A story about someone going insane while they are snowed in at an isolated hotel sounds like a typical horror movie affair. However, The Shining is so much more. If it was just that, then the film would not have the kind of iconic reputation that it is has in film history. From Jack Nicholson’s haunting performance as Jack Torrance to John Alcot’s masterful cinematography, The Shining fits comfortably among director Stanley Kubrick’s best work. It delves into the subject of human psychosis with the right amount of ambiguity and theatrics while the mise-en-scene of the Overlook Hotel becomes the subject of mythology.
The film progresses more like a puzzle where subtleties and nuances are slowly discovered rather than immediately processed. Even after the final frame of the film, the viewer does not have the satisfaction of knowing whether or not their interpretation stands on solid ground. There is a lot to be reassessed. In fact, it is the final frame of the film that creates the largest amount of ambiguity. This is why various conspiracy theories and interpretations have been applied to the film. The clearest example of this is the documentary Room 237 which attempts to decipher what The Shining means; citing everything from the genocide of Native Americans to the Apollo 11 moon landing.
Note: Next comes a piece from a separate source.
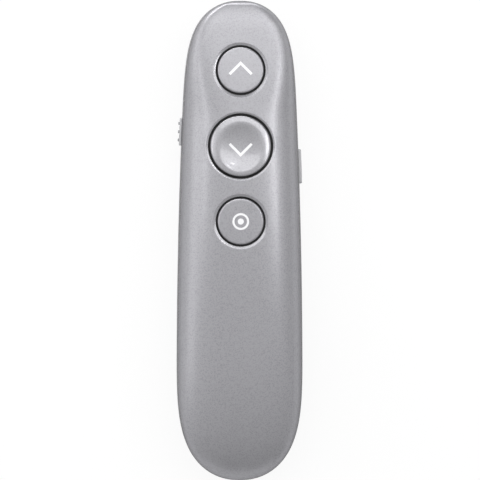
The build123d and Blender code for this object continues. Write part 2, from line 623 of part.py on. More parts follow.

Although a huge part of the film, the internal mysteries of the story are not the only characteristic which makes The Shining such a great cinematic experience. Jack Nicholson’s performance is perhaps film history’s definitive descent into madness. As an audience, we go along this ride with him; seeing each triggering moment have an effect on the character of Jack Torrance until the film’s thrilling climax in which he has reached full insanity. Also, young Danny Lloyd’s performance as Jack’s son is haunting as we explore the depths of the Overlook Hotel with him; experiencing every psychologically damaging episode. The hotel itself becomes a profound beast of its own and this is owed to the precise set and production design.
All in all, you do not have to be a fan of the horror genre to appreciate this film. In many ways, the film transcends the genre. If you are looking for something that will be a fitting Halloween night movie as well as a manifestation of cinematic genius, The Shining is probably your best bet. Stanley Kubrick rarely disappoints.